Um dem Vorwurf zu entgehen, wir würden damit dem Gedenken zum 17. Juni 1953 ausweichen, mache ich jetzt einmal einen ganz unorthodoxen Vorschlag: Es gab schon einmal in diesem Haus die Situation, dass zwei Aktuelle

Stunden durchgeführt wurden. Tun Sie das wieder! Springen Sie über Ihren Schatten und sagen, dass es zwei wichtige Themen und damit zwei Aktuelle Stunden sind. Dann können wir über beide mit der ausreichenden Intensität und Ernsthaftigkeit reden!

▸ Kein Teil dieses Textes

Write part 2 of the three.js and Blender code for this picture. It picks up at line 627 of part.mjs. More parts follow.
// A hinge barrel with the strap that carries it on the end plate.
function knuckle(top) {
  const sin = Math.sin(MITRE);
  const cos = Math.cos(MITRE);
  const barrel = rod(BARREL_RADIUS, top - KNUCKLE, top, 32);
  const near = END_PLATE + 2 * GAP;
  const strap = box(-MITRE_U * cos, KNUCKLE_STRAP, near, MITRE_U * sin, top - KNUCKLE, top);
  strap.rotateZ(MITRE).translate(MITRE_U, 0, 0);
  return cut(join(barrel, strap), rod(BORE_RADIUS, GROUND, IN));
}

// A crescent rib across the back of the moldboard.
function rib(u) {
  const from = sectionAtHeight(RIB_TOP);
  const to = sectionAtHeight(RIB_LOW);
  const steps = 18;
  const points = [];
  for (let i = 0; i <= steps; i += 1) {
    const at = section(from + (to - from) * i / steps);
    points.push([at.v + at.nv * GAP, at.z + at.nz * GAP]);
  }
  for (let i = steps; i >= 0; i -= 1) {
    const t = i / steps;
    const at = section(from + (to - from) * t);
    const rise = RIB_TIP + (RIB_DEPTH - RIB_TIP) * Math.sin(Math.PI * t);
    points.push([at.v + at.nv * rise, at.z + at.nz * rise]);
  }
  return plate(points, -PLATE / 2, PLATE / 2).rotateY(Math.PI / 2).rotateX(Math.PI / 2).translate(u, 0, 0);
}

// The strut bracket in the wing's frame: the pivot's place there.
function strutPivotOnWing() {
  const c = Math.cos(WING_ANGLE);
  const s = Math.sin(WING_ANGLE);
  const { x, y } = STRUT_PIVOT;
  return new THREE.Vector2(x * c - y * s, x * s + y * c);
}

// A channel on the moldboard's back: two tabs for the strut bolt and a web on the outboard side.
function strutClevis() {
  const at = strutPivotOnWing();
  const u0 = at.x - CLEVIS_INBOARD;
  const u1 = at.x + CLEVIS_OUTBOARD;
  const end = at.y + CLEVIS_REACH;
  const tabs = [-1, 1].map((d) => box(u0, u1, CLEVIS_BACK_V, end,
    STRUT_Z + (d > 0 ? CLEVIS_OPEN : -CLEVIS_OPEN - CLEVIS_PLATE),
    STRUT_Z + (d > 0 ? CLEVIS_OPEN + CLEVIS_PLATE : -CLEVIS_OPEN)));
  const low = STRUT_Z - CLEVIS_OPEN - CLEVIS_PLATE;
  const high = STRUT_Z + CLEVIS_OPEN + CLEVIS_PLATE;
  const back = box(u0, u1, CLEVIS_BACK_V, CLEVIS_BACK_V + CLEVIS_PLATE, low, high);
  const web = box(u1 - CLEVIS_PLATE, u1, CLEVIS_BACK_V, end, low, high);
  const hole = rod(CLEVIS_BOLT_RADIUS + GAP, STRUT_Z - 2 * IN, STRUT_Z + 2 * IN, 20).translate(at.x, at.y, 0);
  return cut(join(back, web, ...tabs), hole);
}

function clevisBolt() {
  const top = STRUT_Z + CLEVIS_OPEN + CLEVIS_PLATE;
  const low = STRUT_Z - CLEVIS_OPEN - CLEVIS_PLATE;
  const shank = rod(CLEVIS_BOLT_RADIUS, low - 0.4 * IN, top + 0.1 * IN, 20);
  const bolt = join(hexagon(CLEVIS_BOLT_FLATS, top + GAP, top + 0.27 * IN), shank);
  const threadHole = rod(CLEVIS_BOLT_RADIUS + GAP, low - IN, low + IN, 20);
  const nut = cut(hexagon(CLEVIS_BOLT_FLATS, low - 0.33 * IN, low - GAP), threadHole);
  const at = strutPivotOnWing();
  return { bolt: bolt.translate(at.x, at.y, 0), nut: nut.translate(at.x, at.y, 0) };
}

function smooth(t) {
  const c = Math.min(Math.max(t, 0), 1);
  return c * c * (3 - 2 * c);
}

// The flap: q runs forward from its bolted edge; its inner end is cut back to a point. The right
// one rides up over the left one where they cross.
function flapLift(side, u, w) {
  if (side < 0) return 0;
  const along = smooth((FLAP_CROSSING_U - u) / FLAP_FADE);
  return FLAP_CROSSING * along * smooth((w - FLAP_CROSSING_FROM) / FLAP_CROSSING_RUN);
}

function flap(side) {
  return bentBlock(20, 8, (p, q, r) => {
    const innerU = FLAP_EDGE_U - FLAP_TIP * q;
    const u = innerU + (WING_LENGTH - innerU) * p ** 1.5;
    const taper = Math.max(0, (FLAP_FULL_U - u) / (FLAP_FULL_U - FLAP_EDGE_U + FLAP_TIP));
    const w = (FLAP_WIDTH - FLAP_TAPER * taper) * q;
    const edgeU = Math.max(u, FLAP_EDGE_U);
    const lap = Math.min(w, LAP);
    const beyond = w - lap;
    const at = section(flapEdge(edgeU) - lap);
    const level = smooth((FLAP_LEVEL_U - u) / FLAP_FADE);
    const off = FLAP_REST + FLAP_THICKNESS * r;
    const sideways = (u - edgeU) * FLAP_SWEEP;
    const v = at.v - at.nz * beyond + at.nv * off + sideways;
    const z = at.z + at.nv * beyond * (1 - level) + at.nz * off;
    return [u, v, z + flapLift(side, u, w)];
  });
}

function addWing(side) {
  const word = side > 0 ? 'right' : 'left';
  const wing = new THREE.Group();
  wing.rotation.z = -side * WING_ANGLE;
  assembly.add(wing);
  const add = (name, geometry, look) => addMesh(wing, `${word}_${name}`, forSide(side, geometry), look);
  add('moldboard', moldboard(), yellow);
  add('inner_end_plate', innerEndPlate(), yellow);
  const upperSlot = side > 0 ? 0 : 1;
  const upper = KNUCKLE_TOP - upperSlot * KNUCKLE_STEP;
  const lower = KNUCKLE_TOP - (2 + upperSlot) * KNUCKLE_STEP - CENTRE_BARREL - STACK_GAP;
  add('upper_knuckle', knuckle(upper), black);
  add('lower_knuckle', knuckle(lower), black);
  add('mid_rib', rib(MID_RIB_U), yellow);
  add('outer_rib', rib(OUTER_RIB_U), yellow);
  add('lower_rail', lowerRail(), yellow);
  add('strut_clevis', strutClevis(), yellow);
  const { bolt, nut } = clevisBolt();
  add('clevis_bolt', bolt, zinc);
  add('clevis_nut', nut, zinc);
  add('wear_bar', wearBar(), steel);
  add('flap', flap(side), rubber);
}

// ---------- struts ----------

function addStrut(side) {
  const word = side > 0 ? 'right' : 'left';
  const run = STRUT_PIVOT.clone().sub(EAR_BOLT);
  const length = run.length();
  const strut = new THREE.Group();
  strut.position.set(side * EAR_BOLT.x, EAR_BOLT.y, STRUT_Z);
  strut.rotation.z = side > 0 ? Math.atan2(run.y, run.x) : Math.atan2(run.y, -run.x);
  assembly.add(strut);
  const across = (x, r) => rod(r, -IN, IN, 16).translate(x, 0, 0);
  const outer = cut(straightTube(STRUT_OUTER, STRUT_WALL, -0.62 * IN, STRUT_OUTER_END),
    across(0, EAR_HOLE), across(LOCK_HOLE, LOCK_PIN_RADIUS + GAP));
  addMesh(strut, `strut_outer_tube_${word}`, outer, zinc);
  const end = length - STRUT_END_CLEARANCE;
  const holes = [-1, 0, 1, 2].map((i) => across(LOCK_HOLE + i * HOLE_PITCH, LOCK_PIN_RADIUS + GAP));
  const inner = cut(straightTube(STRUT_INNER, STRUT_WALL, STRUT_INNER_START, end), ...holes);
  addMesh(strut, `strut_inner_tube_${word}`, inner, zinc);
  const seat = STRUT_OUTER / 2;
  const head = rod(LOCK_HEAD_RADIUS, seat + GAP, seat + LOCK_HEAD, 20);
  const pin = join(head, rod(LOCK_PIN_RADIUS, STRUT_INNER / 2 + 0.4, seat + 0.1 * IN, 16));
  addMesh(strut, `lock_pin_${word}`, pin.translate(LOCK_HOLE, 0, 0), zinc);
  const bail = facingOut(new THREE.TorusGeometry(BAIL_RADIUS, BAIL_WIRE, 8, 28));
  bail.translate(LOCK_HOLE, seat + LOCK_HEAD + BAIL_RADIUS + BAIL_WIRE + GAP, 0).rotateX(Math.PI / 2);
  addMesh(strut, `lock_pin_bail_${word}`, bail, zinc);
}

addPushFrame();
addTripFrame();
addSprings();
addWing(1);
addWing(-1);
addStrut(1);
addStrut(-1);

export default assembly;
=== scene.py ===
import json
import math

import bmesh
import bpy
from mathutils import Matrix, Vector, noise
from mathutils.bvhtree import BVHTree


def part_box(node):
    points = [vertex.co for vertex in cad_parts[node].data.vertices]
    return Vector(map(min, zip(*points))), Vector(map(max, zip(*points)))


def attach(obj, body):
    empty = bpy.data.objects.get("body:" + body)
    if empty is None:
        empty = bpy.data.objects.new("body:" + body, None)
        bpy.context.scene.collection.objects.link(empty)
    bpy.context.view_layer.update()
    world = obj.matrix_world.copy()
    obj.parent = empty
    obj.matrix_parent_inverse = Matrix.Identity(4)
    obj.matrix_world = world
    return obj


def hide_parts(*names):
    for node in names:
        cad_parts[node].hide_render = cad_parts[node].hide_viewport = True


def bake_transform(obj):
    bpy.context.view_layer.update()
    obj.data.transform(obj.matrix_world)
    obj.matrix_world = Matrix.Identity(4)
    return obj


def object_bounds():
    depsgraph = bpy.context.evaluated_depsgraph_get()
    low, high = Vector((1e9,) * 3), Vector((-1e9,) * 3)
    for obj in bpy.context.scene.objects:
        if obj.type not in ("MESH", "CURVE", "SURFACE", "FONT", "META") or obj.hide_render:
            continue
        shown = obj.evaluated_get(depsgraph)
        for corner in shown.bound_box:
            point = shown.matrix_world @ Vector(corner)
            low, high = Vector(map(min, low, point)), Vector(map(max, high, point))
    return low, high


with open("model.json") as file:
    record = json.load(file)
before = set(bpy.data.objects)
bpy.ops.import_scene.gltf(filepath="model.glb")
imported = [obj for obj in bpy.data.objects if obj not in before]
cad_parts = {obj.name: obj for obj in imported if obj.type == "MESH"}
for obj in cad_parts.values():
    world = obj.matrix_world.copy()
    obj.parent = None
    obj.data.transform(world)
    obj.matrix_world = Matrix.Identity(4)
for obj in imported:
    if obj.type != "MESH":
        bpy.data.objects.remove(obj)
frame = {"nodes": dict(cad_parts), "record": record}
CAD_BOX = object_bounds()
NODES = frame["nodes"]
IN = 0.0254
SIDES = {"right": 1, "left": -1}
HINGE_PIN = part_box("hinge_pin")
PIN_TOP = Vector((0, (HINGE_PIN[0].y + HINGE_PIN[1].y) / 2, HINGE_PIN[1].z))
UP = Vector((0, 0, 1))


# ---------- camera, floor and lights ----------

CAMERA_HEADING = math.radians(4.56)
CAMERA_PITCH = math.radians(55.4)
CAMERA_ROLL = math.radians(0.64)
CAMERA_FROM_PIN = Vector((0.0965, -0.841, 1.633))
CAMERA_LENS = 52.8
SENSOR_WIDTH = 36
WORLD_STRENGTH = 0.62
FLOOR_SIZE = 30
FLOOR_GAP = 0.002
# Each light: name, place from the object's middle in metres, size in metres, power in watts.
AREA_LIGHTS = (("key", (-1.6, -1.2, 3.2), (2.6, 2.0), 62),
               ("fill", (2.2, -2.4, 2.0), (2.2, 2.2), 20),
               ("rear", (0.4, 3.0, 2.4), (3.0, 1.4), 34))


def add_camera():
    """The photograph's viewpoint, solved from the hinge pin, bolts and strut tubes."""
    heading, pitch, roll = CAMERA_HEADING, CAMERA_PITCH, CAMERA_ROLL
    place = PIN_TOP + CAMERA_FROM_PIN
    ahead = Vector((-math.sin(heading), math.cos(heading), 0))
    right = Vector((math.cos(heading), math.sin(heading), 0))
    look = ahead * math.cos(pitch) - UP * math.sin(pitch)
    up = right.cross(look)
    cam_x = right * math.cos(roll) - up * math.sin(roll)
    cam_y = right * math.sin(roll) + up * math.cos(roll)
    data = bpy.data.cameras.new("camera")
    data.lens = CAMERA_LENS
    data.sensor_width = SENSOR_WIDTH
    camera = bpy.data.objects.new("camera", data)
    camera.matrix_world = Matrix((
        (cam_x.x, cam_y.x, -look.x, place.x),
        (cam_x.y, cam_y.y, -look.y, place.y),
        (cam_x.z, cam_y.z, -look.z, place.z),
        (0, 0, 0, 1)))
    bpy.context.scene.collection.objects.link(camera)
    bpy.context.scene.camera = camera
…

Danke schön! – Weitere Wortmeldungen liegen nicht vor. Ich lasse über das heutige Thema der Aktuellen Stunde abstimmen. Es gab dazu bereits eine Diskussion im Ältestenrat. Zuerst lasse ich über den Antrag der Regierungskoalition SPD und PDS abstimmen. – Wer diesem Antrag seine Zustimmung zu geben wünscht, den bitte ich um das Handzeichen! – Danke schön. Die Gegenprobe! – Stimmenthaltungen? – Damit ist so beschlossen, dass wir das Thema der SPD und PDS behandeln werden. Die anderen Anträge haben damit Ihre Erledigung gefunden.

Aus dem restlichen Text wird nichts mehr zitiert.